Gli effetti delle riaperture potrebbero quindi iniziare a emergere già tra Natale e l’inizio dell’anno nuovo?

«Dire cosa succederà nelle prossime settimane e a inizio gennaio è abbastanza complicato, ma sicuramente vedremo i numeri risalire. L’incognita è con quale velocità torneranno a crescere e con che portata. Tra una settimana o poco più vedremo però i primi effetti della zona gialla in tutta Italia». 

C’è poi il caso Veneto, che è sempre rimasto in zona gialla, ma continua a vedere il numero dei nuovi casi non arrestarsi. Potrebbe essere un effetto del mancato passaggio a misure più restrittive?

«Il Veneto sta in parte pagando le misure restrittive che non sono state prese. Non si è osservata nessuna variazione nel trend dell’epidemia che ha continuato a crescere praticamente in modo indisturbato. Una sorta di rilassamento simile si è registrato nel Lazio, che è rimasto sempre in zona gialla. Nel mezzo, nelle regioni con maggiore numero di attualmente positivi, c’è poi la Campania, che però è stata zona rossa e arancione e continua a portar con sé alcuni strascichi antecedenti al periodo delle restrizioni più dure». 

La mutazione del virus isolata nel Regno Unito ha scombussolato un po’ gli animi, ma non le sembra che manchino sufficienti dati per poterne constatare l’effettiva incidenza e portata?

«Da quando è stato isolato il virus ci sono state decine di mutazioni. Questa variante isolata nel Regno Unito sembrerebbe essere un po’ più preoccupante perché nel Sud-Est del Paese si è registrato un aumento molto importante di casi in un lasso di tempo molto breve. Non è ancora chiaro se questo sia dovuto al fatto che questa mutazione abbia favorito il contagio più della variante prevalentemente circolante: serviranno tempo e ulteriori test per confermarlo». 

Le mutazioni, poi, fanno naturalmente parte della vita dei virus.
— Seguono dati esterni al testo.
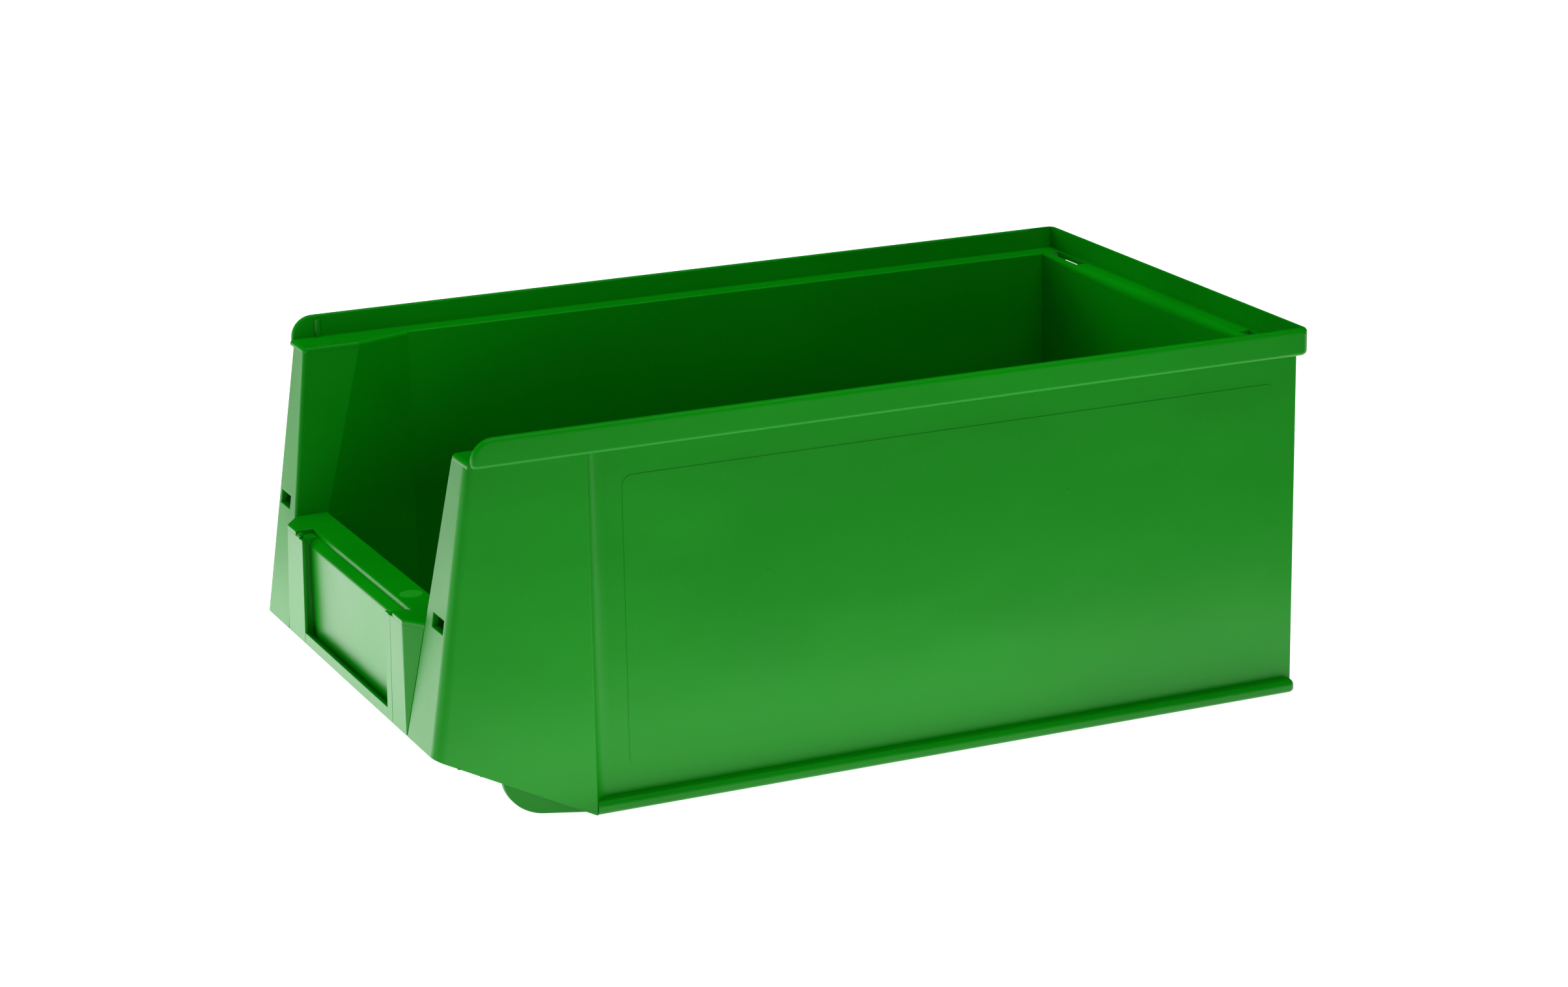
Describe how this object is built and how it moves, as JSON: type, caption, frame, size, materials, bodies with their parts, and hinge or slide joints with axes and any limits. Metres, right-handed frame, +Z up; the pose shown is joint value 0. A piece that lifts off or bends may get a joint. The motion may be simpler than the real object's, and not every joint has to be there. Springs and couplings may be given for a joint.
{
  "type": "stackable storage bin",
  "caption": "Open-fronted stackable storage bin with leaning front posts, a low grip lip over a label pocket, a raised stacking rim and hanging slots in the rear ledge.",
  "frame": {"origin": "middle of the bin's outline, on the surface it stands on", "axes": "+Z up, -Y towards the open front, +X to the right-hand side seen from the front"},
  "size_m": [0.202, 0.35, 0.145],
  "materials": {
    "green_polypropylene": "satin injection-moulded polypropylene"
  },
  "bodies": {
    "root": {"floor_panel": "green_polypropylene", "front_ramp": "green_polypropylene", "rear_wall": "green_polypropylene", "rear_grip_edge": "green_polypropylene", "rear_base_flange": "green_polypropylene", "rear_ledge": "green_polypropylene", "rear_rim": "green_polypropylene", "front_inner_wall": "green_polypropylene", "grip_lip": "green_polypropylene", "label_panel": "green_polypropylene", "label_frame_bottom": "green_polypropylene", "front_rib_1": "green_polypropylene", "front_rib_2": "green_polypropylene", "front_rib_3": "green_polypropylene", "right_side_wall": "green_polypropylene", "right_base_flange": "green_polypropylene", "right_ledge": "green_polypropylene", "right_rim": "green_polypropylene", "right_post_cap": "green_polypropylene", "right_wing": "green_polypropylene", "right_post_face": "green_polypropylene", "right_post_return": "green_polypropylene", "right_inner_plate": "green_polypropylene", "right_ramp_cheek": "green_polypropylene", "right_stacking_foot": "green_polypropylene", "right_label_column": "green_polypropylene", "left_side_wall": "green_polypropylene", "left_base_flange": "green_polypropylene", "left_ledge": "green_polypropylene", "left_rim": "green_polypropylene", "left_post_cap": "green_polypropylene", "left_wing": "green_polypropylene", "left_post_face": "green_polypropylene", "left_post_return": "green_polypropylene", "left_inner_plate": "green_polypropylene", "left_ramp_cheek": "green_polypropylene", "left_stacking_foot": "green_polypropylene", "left_label_column": "green_polypropylene"}
  },
  "joints": []
}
C’è bisogno di preoccuparsi per l’efficacia dei vaccini? 

«Il vaccino si basa su più componenti del materiale virale quindi questa variazione non dovrebbe comportare problemi. Se il virus dovesse cominciare a variare velocemente e tantissimo in modo da rendere il vaccino inefficace ci vorrebbero comunque anni, perché il vaccino è “ridondante”. È come se uno avesse una porta con 35 serrature per aprirla e relative chiavi. Se ne perdo una, me ne restano comunque 34 per poterla aprire. Le mutazioni fanno parte della vita naturale di un virus: i virus mutano costantemente, tant’è che ogni anno molti vaccini vanno ricalibrati affinché siano efficaci. Resta da capire l’impatto di questa mutazione a livello epidemiologico, ma non è il caso comunque di allarmarsi».